Charles du Maine (1414–1472) was a French prince of blood and an advisor to Charles VII of France, his brother-in-law, during the Hundred Years' War. He was the third son of Louis II, Duke of Anjou and King of Naples, and Yolande of Aragon.

In 1434, he married Cobella Ruffo (d. 1442), Countess of Montalto and Corigliano. They had one son, named Jean Louis Marin, who died as an infant.

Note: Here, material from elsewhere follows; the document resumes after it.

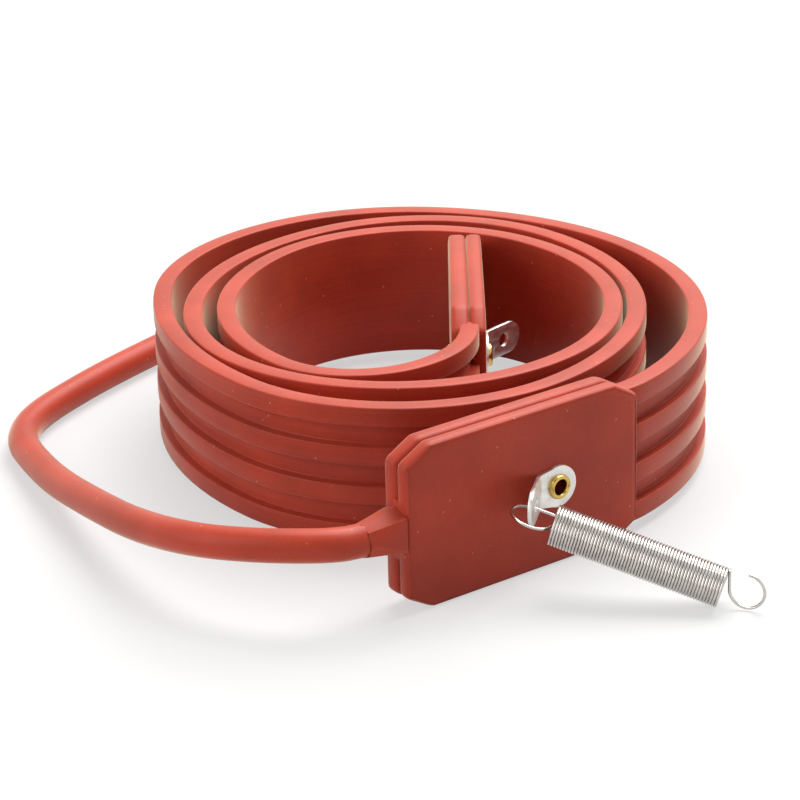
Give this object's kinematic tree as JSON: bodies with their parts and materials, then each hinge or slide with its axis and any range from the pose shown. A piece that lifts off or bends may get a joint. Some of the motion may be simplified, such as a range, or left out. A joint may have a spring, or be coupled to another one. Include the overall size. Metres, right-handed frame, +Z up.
{
  "type": "crankcase heater belt",
  "caption": "Ribbed silicone heating belt wound into a loose coil, with moulded end blocks, angled hook lugs on brass eyelets, a tension spring and a supply lead.",
  "frame": {"origin": "under the middle of the coil with its blocks and spring, on the plane that it stands on", "axes": "+Z up, along the coil's axis and across the strip's width; +X along the outer end block, from the lead's exit towards the strip; -Y out of the block's lug side"},
  "size_m": [0.185, 0.2336, 0.035],
  "materials": {
    "strip_silicone": "extruded silicone rubber, satin",
    "block_silicone": "moulded silicone rubber, satin",
    "lead_silicone": "extruded silicone sheath, smooth",
    "eyelet_brass": "drawn brass, bright",
    "lug_steel": "pressed sheet, nickel plated",
    "spring_steel": "drawn stainless wire, bright",
    "heating_core": "resistance wire wound on a glass fibre core",
    "tinned_copper": "tinned copper",
    "core_blue": "insulated core",
    "core_brown": "insulated core"
  },
  "bodies": {
    "belt": {"heater_strip": "strip_silicone", "outer_block_front": "block_silicone", "outer_block_back": "block_silicone", "inner_block_front": "block_silicone", "inner_block_back": "block_silicone", "outer_eyelet": "eyelet_brass", "inner_eyelet": "eyelet_brass", "outer_lug": "lug_steel", "inner_lug": "lug_steel", "strain_relief": "lead_silicone", "lead": "lead_silicone", "lead_coil": "lead_silicone", "lead_blue_core": "core_blue", "lead_brown_core": "core_brown", "lead_blue_ferrule": "tinned_copper", "lead_brown_ferrule": "tinned_copper", "inner_link": "heating_core", "outer_core_upper": "heating_core", "outer_sleeve_upper": "tinned_copper", "outer_core_lower": "heating_core", "outer_sleeve_lower": "tinned_copper", "inner_core_upper": "heating_core", "inner_sleeve_upper": "tinned_copper", "inner_core_lower": "heating_core", "inner_sleeve_lower": "tinned_copper", "outer_lead_core_upper": "core_brown", "outer_lead_core_lower": "core_blue"},
    "spring": {"tension_spring": "spring_steel"}
  },
  "joints": [
    {"name": "spring_swing", "type": "hinge", "parent": "belt", "child": "spring", "pos_m": [-0.02926, -0.05031, 0.01655], "axis": [0, 0, 1], "range_deg": [-30, 30]}
  ]
}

In 1437, he took up arms on behalf of King Charles VII of France, participating in the capture of Montereau, and that of Pontoise, in 1441. At this time, his brother, René of Anjou, ceded to him the County of Maine. He continued to take part in King Charles' campaigns.

By his second marriage, in 1443, to Isabelle of Luxembourg (d. 1472), daughter of Peter I of Luxembourg, Count of Saint-Pol, he had two children:
 Louise of Anjou (1445–1477, Carlat), married in 1462 at Poitiers, Jacques d'Armagnac, Duke of Nemours (d. 1477).
 Charles IV, Duke of Anjou (1446–1481)

A dispute over the county of Guise between Charles and Isabelle's brother, Louis of Luxembourg, Count of Saint-Pol, was settled by settling it upon Isabelle as a dowry.

Charles also had an illegitimate daughter, Mary of Anjou, who married Thomas Courtenay, 6th Earl of Devon.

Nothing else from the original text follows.